Saved entries
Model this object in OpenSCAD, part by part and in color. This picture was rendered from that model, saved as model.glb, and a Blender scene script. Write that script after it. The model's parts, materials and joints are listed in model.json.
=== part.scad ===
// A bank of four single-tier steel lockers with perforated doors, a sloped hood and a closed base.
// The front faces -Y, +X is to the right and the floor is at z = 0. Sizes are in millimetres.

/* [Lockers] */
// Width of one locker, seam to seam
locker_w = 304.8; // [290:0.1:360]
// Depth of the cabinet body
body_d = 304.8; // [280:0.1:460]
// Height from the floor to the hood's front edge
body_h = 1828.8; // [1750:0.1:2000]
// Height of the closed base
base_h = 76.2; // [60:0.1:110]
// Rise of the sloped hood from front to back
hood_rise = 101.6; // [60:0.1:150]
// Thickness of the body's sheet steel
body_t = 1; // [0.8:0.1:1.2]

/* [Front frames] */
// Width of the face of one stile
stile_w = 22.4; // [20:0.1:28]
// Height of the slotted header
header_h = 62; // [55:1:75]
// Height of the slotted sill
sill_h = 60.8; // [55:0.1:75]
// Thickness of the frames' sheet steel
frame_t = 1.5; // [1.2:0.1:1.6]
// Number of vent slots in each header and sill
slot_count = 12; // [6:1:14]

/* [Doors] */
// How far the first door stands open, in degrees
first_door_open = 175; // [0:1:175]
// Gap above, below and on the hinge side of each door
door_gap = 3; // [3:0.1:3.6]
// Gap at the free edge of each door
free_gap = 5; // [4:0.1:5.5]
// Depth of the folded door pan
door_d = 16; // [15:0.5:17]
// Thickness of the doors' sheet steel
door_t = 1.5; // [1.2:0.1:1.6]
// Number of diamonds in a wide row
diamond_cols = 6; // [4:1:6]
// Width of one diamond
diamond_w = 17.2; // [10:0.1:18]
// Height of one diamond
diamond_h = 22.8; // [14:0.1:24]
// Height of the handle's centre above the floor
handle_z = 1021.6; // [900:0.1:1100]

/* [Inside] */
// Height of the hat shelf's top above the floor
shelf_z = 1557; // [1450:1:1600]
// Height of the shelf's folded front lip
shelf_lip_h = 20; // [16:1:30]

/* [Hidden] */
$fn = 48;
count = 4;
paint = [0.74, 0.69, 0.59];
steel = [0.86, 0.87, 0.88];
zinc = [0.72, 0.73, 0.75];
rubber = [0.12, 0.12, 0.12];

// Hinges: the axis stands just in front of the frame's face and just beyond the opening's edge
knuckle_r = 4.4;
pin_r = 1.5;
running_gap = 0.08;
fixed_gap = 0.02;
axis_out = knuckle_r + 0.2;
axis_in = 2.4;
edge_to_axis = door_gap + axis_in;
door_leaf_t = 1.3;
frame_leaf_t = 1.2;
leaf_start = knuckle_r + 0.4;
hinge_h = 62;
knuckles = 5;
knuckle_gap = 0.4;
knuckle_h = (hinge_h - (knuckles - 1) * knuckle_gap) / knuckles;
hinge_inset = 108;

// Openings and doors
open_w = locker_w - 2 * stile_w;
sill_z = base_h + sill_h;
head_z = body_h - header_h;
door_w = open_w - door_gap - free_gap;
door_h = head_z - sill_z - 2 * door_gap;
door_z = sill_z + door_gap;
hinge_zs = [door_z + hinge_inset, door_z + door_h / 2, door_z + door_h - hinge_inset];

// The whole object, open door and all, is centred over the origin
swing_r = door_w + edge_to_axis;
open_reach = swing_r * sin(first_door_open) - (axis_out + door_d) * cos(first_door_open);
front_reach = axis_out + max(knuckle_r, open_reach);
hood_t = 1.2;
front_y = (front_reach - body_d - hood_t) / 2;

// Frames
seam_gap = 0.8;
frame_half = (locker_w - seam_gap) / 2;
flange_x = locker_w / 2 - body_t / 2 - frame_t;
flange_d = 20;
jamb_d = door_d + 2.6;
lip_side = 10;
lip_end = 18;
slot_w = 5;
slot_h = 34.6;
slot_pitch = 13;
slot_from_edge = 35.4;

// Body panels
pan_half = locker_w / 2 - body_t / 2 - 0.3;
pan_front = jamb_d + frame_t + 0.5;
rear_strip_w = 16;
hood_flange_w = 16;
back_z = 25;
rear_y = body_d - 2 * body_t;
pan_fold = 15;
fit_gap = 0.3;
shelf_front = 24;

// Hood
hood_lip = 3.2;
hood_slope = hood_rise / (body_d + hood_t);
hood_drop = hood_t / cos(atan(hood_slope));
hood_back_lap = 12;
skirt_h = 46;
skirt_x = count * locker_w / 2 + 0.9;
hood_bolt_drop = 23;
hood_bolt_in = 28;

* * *

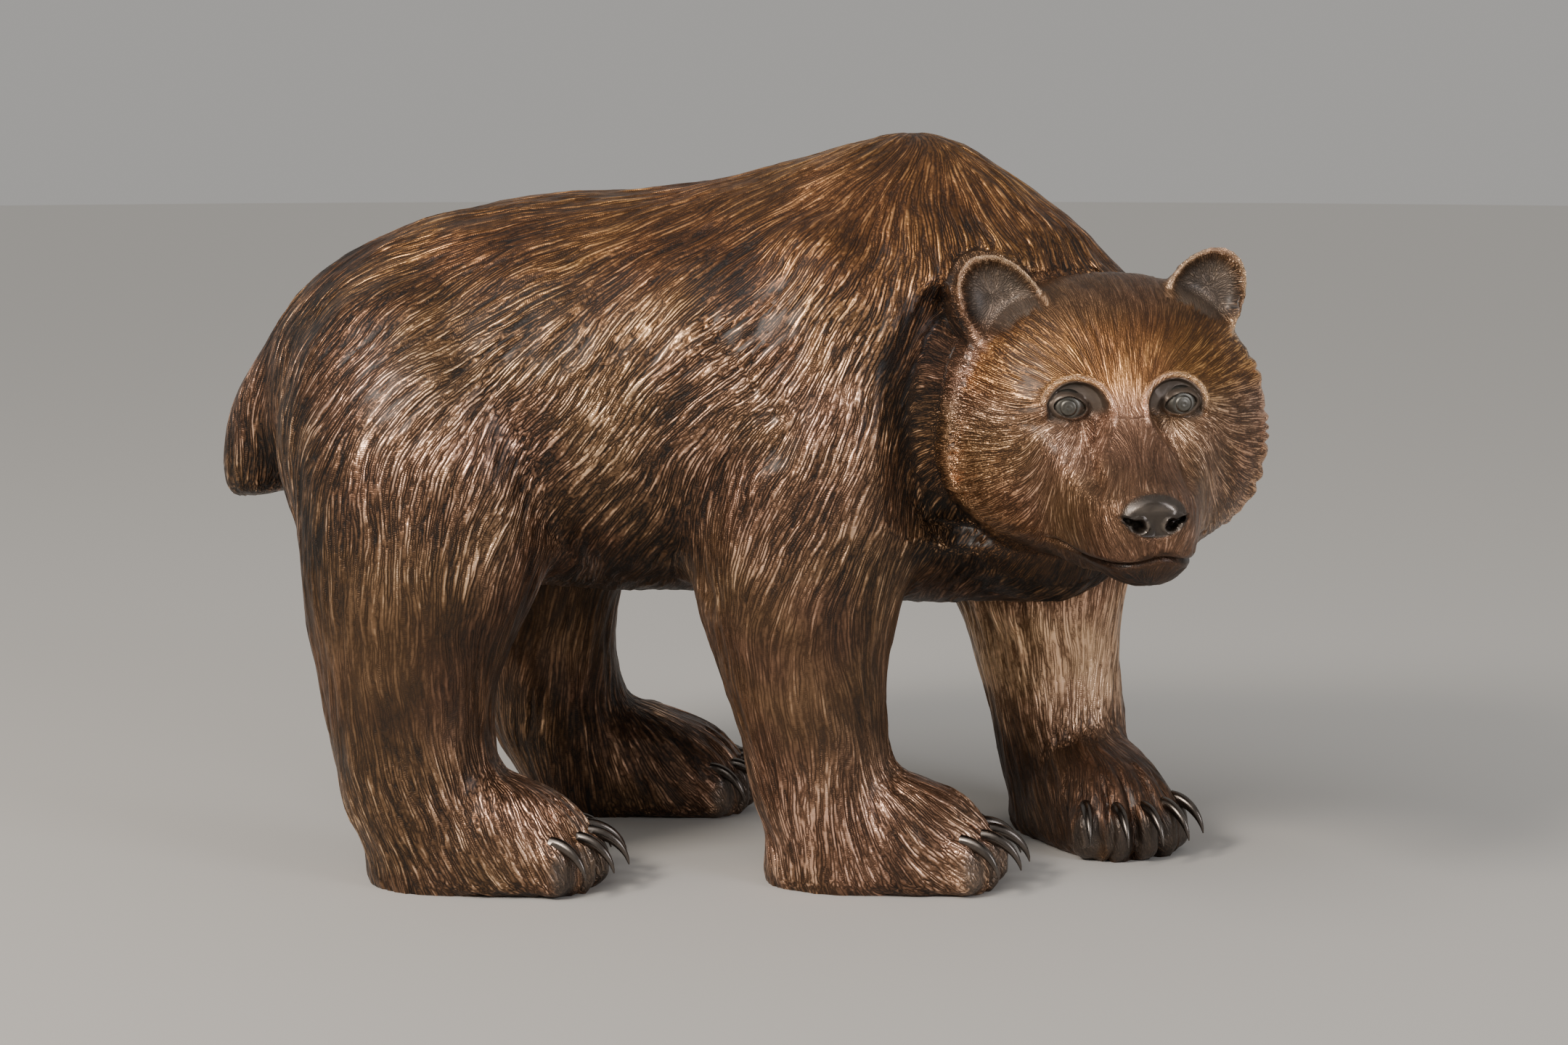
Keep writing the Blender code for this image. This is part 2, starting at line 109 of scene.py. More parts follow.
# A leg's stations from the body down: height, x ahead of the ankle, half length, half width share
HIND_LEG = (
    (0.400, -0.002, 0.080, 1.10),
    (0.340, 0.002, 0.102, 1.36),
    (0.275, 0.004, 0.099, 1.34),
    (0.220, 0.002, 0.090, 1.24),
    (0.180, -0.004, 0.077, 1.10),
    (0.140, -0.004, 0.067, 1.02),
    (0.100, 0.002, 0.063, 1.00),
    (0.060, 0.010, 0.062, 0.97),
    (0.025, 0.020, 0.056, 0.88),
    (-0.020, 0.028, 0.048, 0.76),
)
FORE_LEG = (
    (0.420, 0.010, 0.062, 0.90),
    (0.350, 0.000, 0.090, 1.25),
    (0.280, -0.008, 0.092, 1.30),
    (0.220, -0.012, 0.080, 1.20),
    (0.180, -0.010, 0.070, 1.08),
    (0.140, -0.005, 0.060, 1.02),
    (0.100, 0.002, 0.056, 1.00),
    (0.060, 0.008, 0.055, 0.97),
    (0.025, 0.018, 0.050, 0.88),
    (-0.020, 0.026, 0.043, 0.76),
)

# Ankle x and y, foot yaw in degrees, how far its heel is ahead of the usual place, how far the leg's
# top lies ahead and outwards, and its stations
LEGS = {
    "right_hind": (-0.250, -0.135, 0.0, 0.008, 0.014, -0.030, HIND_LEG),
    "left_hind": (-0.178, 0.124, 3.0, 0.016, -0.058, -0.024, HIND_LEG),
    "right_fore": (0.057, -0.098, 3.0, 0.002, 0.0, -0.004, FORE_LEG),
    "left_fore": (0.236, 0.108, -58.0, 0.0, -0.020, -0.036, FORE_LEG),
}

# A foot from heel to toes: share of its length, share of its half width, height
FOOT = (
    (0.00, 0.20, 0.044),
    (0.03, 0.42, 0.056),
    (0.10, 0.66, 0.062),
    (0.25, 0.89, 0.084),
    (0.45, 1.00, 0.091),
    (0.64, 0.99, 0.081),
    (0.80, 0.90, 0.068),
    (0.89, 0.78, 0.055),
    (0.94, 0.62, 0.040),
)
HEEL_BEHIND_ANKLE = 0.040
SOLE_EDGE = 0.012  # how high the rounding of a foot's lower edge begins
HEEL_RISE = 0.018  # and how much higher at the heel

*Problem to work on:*
Transcribe each line of the data above, unaltered, from the one where "Model this object" appears to the one where "are in millimetres." appears, inclusive of both.

*Full answer:*
Model this object in OpenSCAD, part by part and in color. This picture was rendered from that model, saved as model.glb, and a Blender scene script. Write that script after it. The model's parts, materials and joints are listed in model.json.
=== part.scad ===
// A bank of four single-tier steel lockers with perforated doors, a sloped hood and a closed base.
// The front faces -Y, +X is to the right and the floor is at z = 0. Sizes are in millimetres.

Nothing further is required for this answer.